Yeah, they VIP that I was helping when I encountered the above issue was not using a pw manager and the device in question had been replaced (by the org) a bit more than a year ago. We also had an insane pw policy at the time that made users change them every three months, so good luck remembering. So grateful that madness is over.
Cold spare production floor machines. I'm sure there's a better way, but you build the machine and put it on a shelf maybe 2 years before you need it.
That doesn't help them recover their cloud account for which they forgot their password. They still need the unlock code of the device that was replaced >1y ago.
Which one are you using?
Onenote
Nice
https://github.com/dani-garcia/vaultwarden
https://bitwarden.com/search/?q=history+of+password&type=help
Ran into this issue literally yesterday. The wife went back to iOS after giving Android a try for four years (I don't get why, but I try not to judge).
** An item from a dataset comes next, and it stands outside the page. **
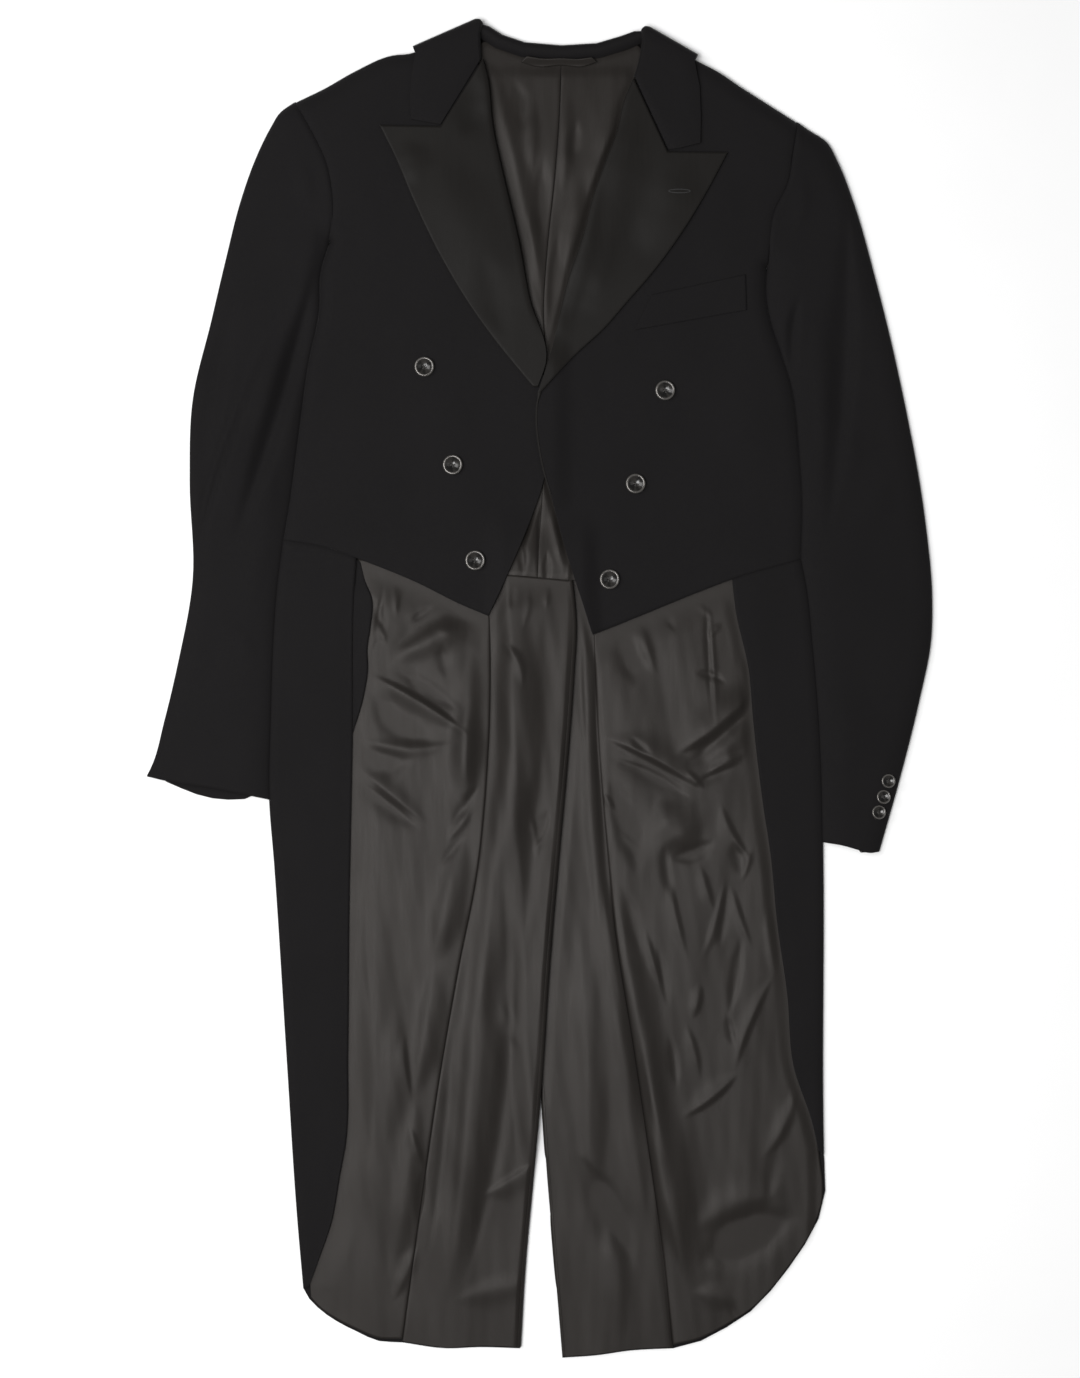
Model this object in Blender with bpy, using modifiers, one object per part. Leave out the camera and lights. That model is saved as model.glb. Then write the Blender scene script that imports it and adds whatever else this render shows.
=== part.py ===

Anyway, she couldn't remember her Apple ID and had to pull out the phone she hasn't used in years to recover her account. Thankfully she was smart enough to charge the battery to 50% every few months. Otherwise it would have gone bad and she would have been fucked; literally would have had to pay a tech hundreds to replace a battery for a phone she no longer uses, just to reset a simple password.
I understand and appreciate the need for good security, but this is beyond ridiculous.